Swimming Exercises: Reasons why endurance athletes should do strength training

Swimming Tips by Dan Daly

Many endurance athletes avoid strength training because:

They don’t have time

They don’t want to be sore

They don’t want to bulk up 

They don’t want to slow down 

Running or biking is enough lower body “strength”

DALY Tip 1: They truth is:

Strength training can improve time efficiency with small doses that maximize adaptation and improve the quality of other training volume. 

Soreness is temporary, indicates a lack of tolerance in your ability to produce force or repetitive force, and can be minimized by focusing on low rep, higher load strength work. Strength training also increases resilience and susceptibility to injury, aches, and pains. 

Low rep, high load strength training improves your ability to produce force, not grow.

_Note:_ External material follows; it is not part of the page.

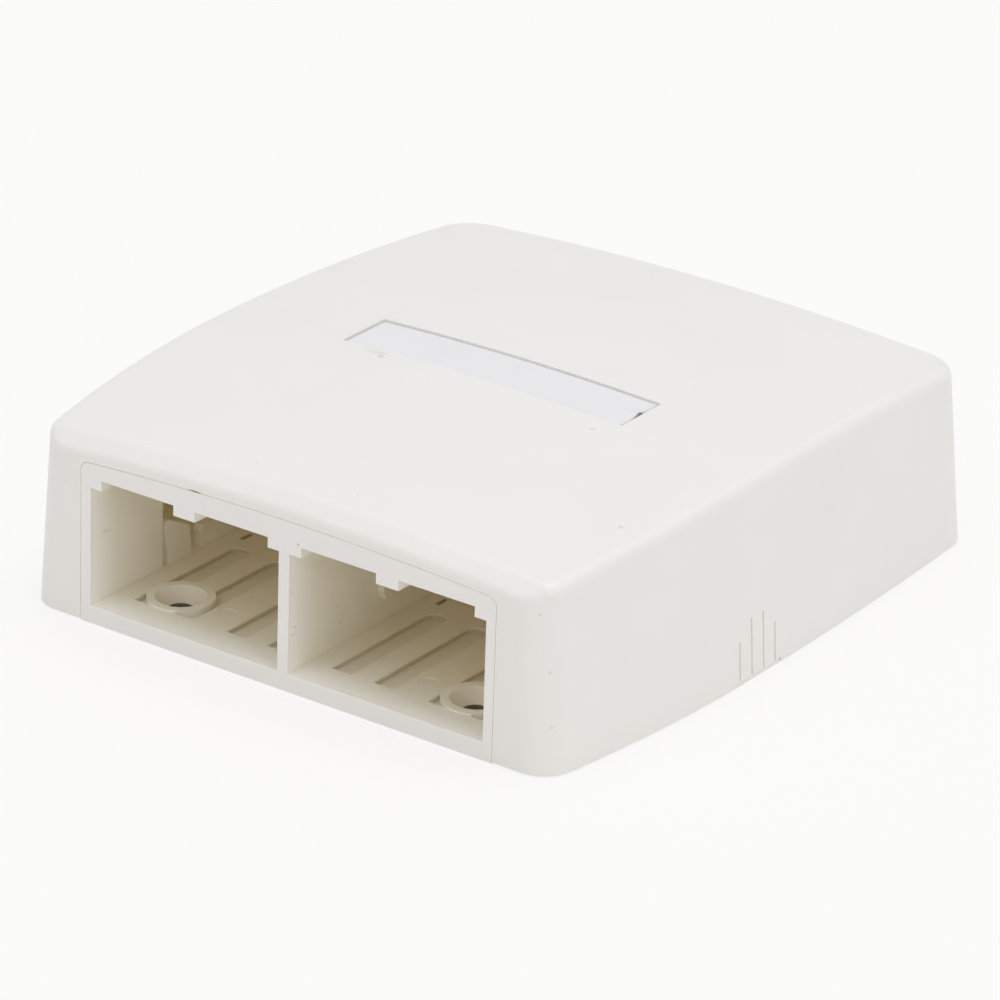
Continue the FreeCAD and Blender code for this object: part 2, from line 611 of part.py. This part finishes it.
def floor_channels(body):
    outlines = new_sketch(body, "channel_outlines", "XY_Plane")
    lift(outlines, "Sizes.FloorTop")
    for module in MODULES:
        for side in (-1, 1):
            channel(outlines, f"{module} + Sizes.GrooveShift + {side} * Sizes.GroovePitch / 2",
                    f"{FRONT} + Sizes.GrooveFront", f"{FRONT} + Sizes.GrooveBack", "Sizes.GrooveWidth")
    feature(body, "Pocket", "channels", outlines, Length="Sizes.GrooveCut")

    slots = new_sketch(body, "slot_outlines", "XY_Plane")
    lift(slots, "Sizes.FloorTop")
    for module in MODULES:
        middle = f"{module} - Sizes.SlotShift"
        rectangle(slots, f"{middle} - Sizes.SlotWidth / 2", f"{middle} + Sizes.SlotWidth / 2",
                  f"{FRONT} + Sizes.SlotPlace - Sizes.SlotLength / 2",
                  f"{FRONT} + Sizes.SlotPlace + Sizes.SlotLength / 2")
    feature(body, "Pocket", "catch_slots", slots, Length="Sizes.FloorTop")

    marks = new_sketch(body, "ejector_outlines", "XY_Plane")
    lift(marks, "Sizes.FloorTop")
    for middle in (BAY_MIDDLE, f"-{BAY_MIDDLE}"):
        circle(marks, middle, f"{FRONT} + Sizes.EjectorRow", "Sizes.EjectorRadius")
    feature(body, "Pocket", "ejector_marks", marks, Length="Sizes.EjectorDepth")


def screw_bosses(body):
    rings = new_sketch(body, "boss_outlines", "XY_Plane")
    circle(rings, MODULE_OUTER, f"{FRONT} + Sizes.ScrewRow", "Sizes.BossRadius")
    circle(rings, f"-{MODULE_OUTER}", f"{FRONT} + Sizes.ScrewRow", "Sizes.BossRadius")
    feature(body, "Pad", "bosses", rings, Length="Sizes.BossTop")

    centres = new_sketch(body, "hole_centres", "XY_Plane")
    lift(centres, "Sizes.BossTop")
    circle(centres, MODULE_OUTER, f"{FRONT} + Sizes.ScrewRow", "Sizes.ScrewHole / 2")
    circle(centres, f"-{MODULE_OUTER}", f"{FRONT} + Sizes.ScrewRow", "Sizes.ScrewHole / 2")
    hole = body.newObject("PartDesign::Hole", "screw_holes")
    hole.Profile = centres
    doc.recompute()
    hole.DepthType = "ThroughAll"
    hole.HoleCutType = "Countersink"
    hole.HoleCutCustomValues = True
    hole.setExpression("Diameter", "Sizes.ScrewHole")
    hole.setExpression("HoleCutDiameter", "Sizes.ScrewSink")
    hole.setExpression("HoleCutCountersinkAngle", "Sizes.SinkAngle")
    doc.recompute()


def latch_arms(body):
    """Two low sprung arms in line with each outer bay wall, leaning to the front."""
    outline = new_sketch(body, "arm_outlines", "YZ_Plane")
    lift(outline, BAY_OUTER)
    first = f"({FRONT} + Sizes.ArmFront)"
    second = f"({first} + Sizes.ArmLength + Sizes.ArmGap)"
    for start, length, front_top, back_top in [
            (first, "Sizes.ArmLength", "Sizes.ArmTop", "(Sizes.ArmTop - Sizes.ArmFall)"),
            (second, "Sizes.SecondArmLength", "Sizes.SecondArmTop", "Sizes.SecondArmTop")]:
        end = f"{start} + {length}"
        polygon(outline, [(start, "Sizes.FloorTop"), (end, "Sizes.FloorTop"),
                          (f"{end} - Sizes.ArmLean * ({back_top} - Sizes.FloorTop)", back_top),
                          (f"{start} - Sizes.ArmLean * ({front_top} - Sizes.FloorTop)", front_top)])
    arms = feature(body, "Pad", "latch_arms", outline, Length="Sizes.ArmThickness")
    both = mirrored(body, "latch_arms_left", [arms])
    round_off(body, "arm_rounding", both, arm_corner, "Sizes.ArmCorner")


def arm_corner(points):
    """True for an edge across the top of a latch arm, at its front or back."""
    first, last = points[0], points[-1]
    across = abs(first.x - last.x)
    return (abs(across - value("Sizes.ArmThickness")) < SAME and (first - last).Length - across < SAME
            and abs(first.x + last.x) / 2 > value(BAY_OUTER)
            and value("Sizes.SecondArmTop") - SAME < first.z < value("Sizes.ArmTop") + SAME
            and first.y > value(f"{FRONT} + Sizes.BayWallLength"))


def bay_front_edge(points):
    """True for an edge round a bay in the front face."""
    return (all(abs(point.y - value(FRONT)) < SAME for point in points)
            and all(value("Sizes.FloorTop") - SAME < point.z < value("Sizes.BayTop") + SAME
                    for point in points)
            and all(abs(point.x) < value(BAY_OUTER) + SAME for point in points))


def divider_nib(body):
    """A pointed guide rib on both faces of the divider."""
    outline = new_sketch(body, "nib_outline", "YZ_Plane")
    middle = f"({FRONT} + Sizes.NibPlace)"
    start = f"{middle} - Sizes.NibWidth / 2"
    end = f"{middle} + Sizes.NibWidth / 2"
    shoulder = "Sizes.NibTip + Sizes.NibWidth"
    polygon(outline, [(start, shoulder), (middle, "Sizes.NibTip"), (end, shoulder),
                      (end, "Sizes.BayWallTop"), (start, "Sizes.BayWallTop")])
    nib = feature(body, "Pad", "guide_nib", outline, Length="Sizes.DividerWidth + 2 * Sizes.NibOut",
                  Midplane=True)
    round_off(body, "bay_edge_rounding", nib, bay_front_edge, "Sizes.FrameEdge")


def make_base():
    body = new_body("base")
    base_plate_and_frame(body)
    bay_walls(body)
    floor_channels(body)
    screw_bosses(body)
    latch_arms(body)
    divider_nib(body)
    return body


# ---------------------------------------------------------------- build and write

PARTS = [make_base(), make_cover(), make_label_strip()]
doc.recompute()

for item in doc.Objects:
    if "Invalid" in item.State or "Error" in item.State:
        raise RuntimeError(f"{item.Name} did not build: {item.State}")
os.makedirs("parts", exist_ok=True)
for part in PARTS:
    shape = part.Shape
    if shape.isNull() or not shape.isValid() or len(shape.Solids) != 1:
        raise RuntimeError(f"{part.Label} is not one valid solid")
    shape.exportStep(f"parts/{part.Label}.step")
    print(part.Label, round(shape.Volume), "mm3", len(shape.Faces), "faces")
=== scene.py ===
import json
import math

import bmesh
import bpy
from mathutils import Matrix, Vector
from mathutils.bvhtree import BVHTree


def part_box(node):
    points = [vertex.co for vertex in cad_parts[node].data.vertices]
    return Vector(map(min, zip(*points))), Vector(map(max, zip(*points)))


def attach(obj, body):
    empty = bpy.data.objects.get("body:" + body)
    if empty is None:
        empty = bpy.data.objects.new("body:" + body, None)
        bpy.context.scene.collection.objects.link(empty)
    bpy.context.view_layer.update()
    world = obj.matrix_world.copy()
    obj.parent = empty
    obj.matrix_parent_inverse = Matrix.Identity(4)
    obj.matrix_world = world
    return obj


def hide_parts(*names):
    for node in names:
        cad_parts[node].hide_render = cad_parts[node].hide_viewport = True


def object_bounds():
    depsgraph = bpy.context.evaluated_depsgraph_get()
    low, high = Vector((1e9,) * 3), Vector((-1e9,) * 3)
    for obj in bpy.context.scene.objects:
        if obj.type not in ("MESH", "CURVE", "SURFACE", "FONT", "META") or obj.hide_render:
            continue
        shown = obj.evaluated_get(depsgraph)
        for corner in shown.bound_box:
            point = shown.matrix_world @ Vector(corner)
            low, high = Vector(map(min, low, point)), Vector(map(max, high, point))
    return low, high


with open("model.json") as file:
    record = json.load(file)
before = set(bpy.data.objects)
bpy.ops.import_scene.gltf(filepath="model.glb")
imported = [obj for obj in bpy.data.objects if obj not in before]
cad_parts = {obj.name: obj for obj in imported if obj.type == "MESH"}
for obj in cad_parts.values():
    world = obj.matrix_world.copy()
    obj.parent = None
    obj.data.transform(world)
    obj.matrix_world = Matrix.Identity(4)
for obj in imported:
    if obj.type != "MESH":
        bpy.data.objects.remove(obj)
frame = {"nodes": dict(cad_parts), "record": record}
CAD_LOW, CAD_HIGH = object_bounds()

MM = 0.001
nodes = frame["nodes"]
FRONT = CAD_LOW.y


def within(node, shares):
    """The point at three shares, from 0 to 1, of a CAD node's box."""
    low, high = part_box(node)
    return Vector(near + (far - near) * share for near, far, share in zip(low, high, shares))


def level_faces(node, up_to):
    """Heights of a node's level faces below a height, the largest area first."""
    area = {}
    for face in nodes[node].data.polygons:
        if face.normal.z > 0.999 and face.center.z < up_to:
            height = round(face.center.z, 5)
            area[height] = area.get(height, 0.0) + face.area
    return sorted(area, key=area.get, reverse=True)


HIGHEST_FLOOR = 6 * MM
FLOOR_TOP, CHANNEL_FLOOR = level_faces("base", HIGHEST_FLOOR)[:2]
SCREWS = next(mount for mount in frame["record"]["mounts"] if mount["name"] == "screw_holes")

# ---------------------------------------------------------------- node helpers


def linear(red, green, blue):
    """A display colour from 0 to 255 as Blender's linear RGBA."""
    def one(level):
        level /= 255
        return level / 12.92 if level <= 0.04045 else ((level + 0.055) / 1.055) ** 2.4
    return one(red), one(green), one(blue), 1.0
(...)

Endurance training volumes and energy intakes are often contradictory to gaining significant mass. 

Planning long term, and periodizing training focuses, allows your body to adapt to higher training volumes inline with key races. You may be tired and broken down in the short-term so that you can feel stronger and more explosive when it counts. 

If you want to get faster, or improve your ability to sustain pace for longer periods, you need to increase your maximum force production. Running, biking, and even swimming do not provide the overload of force to make any appreciable strength gains. 

What’s holding you back from training and racing your best?